How Dennis Hopper single-handedly corrupted an entire country: “Things got fairly excessive”
This week, The Rolling Stones released yet another new, and admittedly very good, album. And while the fact that Jagger and Richards are still pumping material out at the age of 82 is impressive enough, perhaps the most impressive thing is that they’re still around at all, because as Dennis Hopper showed, the entertainment world of the 1970s was not a simple one to survive.
Keith Richards is an anomaly, of course, because by rights anyone who did that much heroin should have been dead several times over, but Hopper, as we know, didn’t make it past the age of 74, passing away in 2010. In many ways, though, the fact that he, too, made it to a pensionable age is something of a miracle, because of all the Hollywood actors who liked a substance or two, Hopper was on a completely different scale.
What the higher echelons of the music and movies industry meant in the 1970s was, as Fleetwood Mac and Martin Scorsese will attest to, cocaine. Lots and lots of cocaine. A veritable blizzard of high-end Colombian marching powder disappearing up beautiful nostrils and convincing the snorter that they had superpowers or were creative geniuses.
And Hopper’s relationship with the stuff was legendary. At the height of his addiction, the actor was doing at least 3g of coke a day, mostly in order to allow him to knock back a couple of dozen beers and half a gallon of rum at the same time. On Apocalypse Now, Francis Ford Coppola reportedly regularly provided him with an ounce of cocaine in order to help him stay in character. And when Iggy Pop once found himself on a psychiatric ward, Hopper and David Bowie managed to smuggle the drug in for him dressed in spacesuits.
If there’s one place that anyone with something of a predilection for disappearing Class As up their nose probably shouldn’t ever go, it is South America. So perhaps it’s not really that much of a surprise that in 1970, when Hopper was flush with the success of Easy Rider and got the chance to direct his own film, he decamped with a load of his mates to Peru to make it.

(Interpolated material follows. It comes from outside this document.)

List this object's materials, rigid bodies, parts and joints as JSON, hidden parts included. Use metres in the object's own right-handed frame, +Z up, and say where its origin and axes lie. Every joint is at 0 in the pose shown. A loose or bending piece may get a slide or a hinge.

The ironically titled western The Last Movie would prove to be such a chaotic production that it put Hopper in exile for several years. And at the centre of it all was the drug of choice for the acting elite. Russ Tamblyn, one of the supporting characters in the movie, understated things somewhat, saying, “There was a lot of cocaine down there, a lot of cocaine. Every time you turned around, somebody had a spoon.”
And it wasn’t like the film was full of wannabes without reputations to uphold. The cast included Peter Fonda, son of screen legend Henry, Academy Award nominee Sylvia Miles, and Kris Kristofferson, who recalled, “Suddenly, you’re 33, in Peru, with a gang of guys who are living up to their reputations…I love Dennis, but back then, he was the most self-destructive guy I had ever seen! He antagonised the military and all the politicians. It was crazy.”
The Last Movie, which was about a leading stuntman staying behind on a movie location to see how filming affected the locals, caused outrage in Peru, where it sparked a dramatic spike in drug busts from the country’s military, especially on anyone with long hair. The producers of the film at one point invited journalists to document the filming, only for the whole thing to descend even further into carnage.
As Hopper himself admitted in 2005, “It was shot in seven weeks. The first two weeks were just hard work, getting everything prepared. Then the rest of the cast and a mob of journalists came to join us, and that’s when things got out of hand. Things got fairly excessive those next few weeks. Everything imaginable went on. It was one long sex-and-drugs orgy.”
Concluding, “Wherever you looked, there were naked people out of their fucking minds on one thing or another.”